=== INFORMATION PROVIDED ===

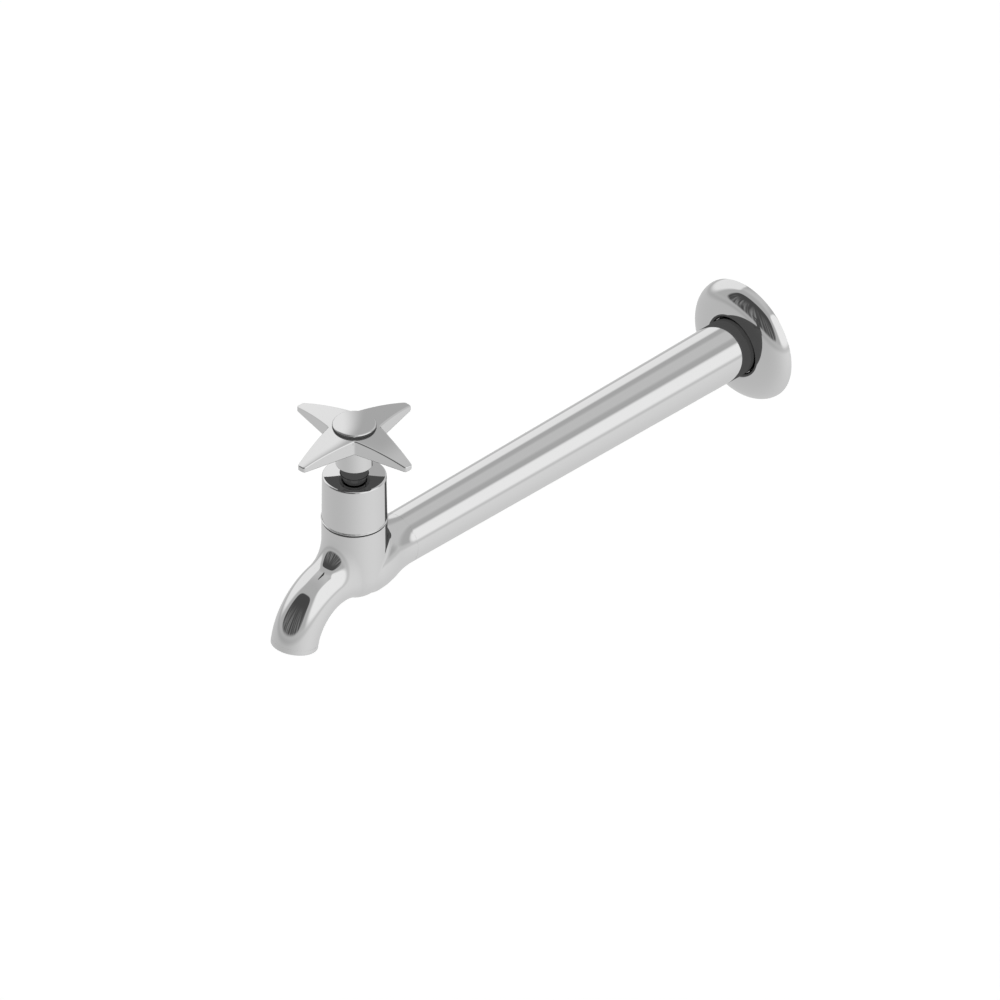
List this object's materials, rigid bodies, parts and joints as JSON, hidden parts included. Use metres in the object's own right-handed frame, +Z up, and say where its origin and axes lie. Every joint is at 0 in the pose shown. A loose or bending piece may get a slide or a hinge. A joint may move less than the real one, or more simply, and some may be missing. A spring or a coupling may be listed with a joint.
{
  "type": "sink tap",
  "caption": "Wall-mounted bib tap with a long tapered arm, round sliding wall flange, upright valve body, down-turned spout and star-shaped cross handle.",
  "frame": {"origin": "on the wall plane, on the arm's axis, where the inlet tail enters the wall", "axes": "+Z up along the spindle's direction, +Y into the wall along the arm, +X to the right seen from in front"},
  "size_m": [0.067, 0.3021, 0.1039],
  "materials": {
    "plated_brass": "bright chrome plate",
    "bare_brass": "machined",
    "black_rubber": "matt",
    "red_fibre": "matt",
    "graphite_packing": "matt",
    "stainless_steel": "brushed"
  },
  "bodies": {
    "tap": {"tap_body": "plated_brass", "arm_tube": "plated_brass", "inlet_tail": "bare_brass", "body_washer": "red_fibre", "headwork_body": "bare_brass", "shroud_ring": "black_rubber", "bonnet_shroud": "plated_brass", "gland_packing": "graphite_packing", "gland_follower": "bare_brass", "gland_nut": "plated_brass"},
    "jumper": {"jumper_valve": "bare_brass", "tap_washer": "black_rubber", "washer_nut": "bare_brass"},
    "handle": {"spindle": "bare_brass", "cross_handle": "plated_brass", "spring_washer": "stainless_steel", "handle_screw": "stainless_steel", "handle_cap": "plated_brass", "cap_ring": "black_rubber"},
    "flange": {"wall_flange": "plated_brass", "grip_ring": "black_rubber"}
  },
  "joints": [
    {"name": "valve_lift", "type": "slide", "parent": "tap", "child": "jumper", "axis": [0, 0, 1], "range_m": [0, 0.0045]},
    {"name": "handle_turn", "type": "hinge", "parent": "jumper", "child": "handle", "pos_m": [0, -0.2404, 0], "axis": [0, 0, 1], "range_deg": [0, 810]},
    {"name": "flange_slide", "type": "slide", "parent": "tap", "child": "flange", "axis": [0, -1, 0], "range_m": [0, 0.19]}
  ],
  "couplings": [
    {"joint": "valve_lift", "follows": "handle_turn", "m_per_rad": 0.0003183}
  ]
}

===

[WHAT YOU SHOULD DO]: Filter the listing above by the word "joints"; copy each line that passes.

[WRITTEN ANSWER]:
List this object's materials, rigid bodies, parts and joints as JSON, hidden parts included. Use metres in the object's own right-handed frame, +Z up, and say where its origin and axes lie. Every joint is at 0 in the pose shown. A loose or bending piece may get a slide or a hinge. A joint may move less than the real one, or more simply, and some may be missing. A spring or a coupling may be listed with a joint.
  "joints": [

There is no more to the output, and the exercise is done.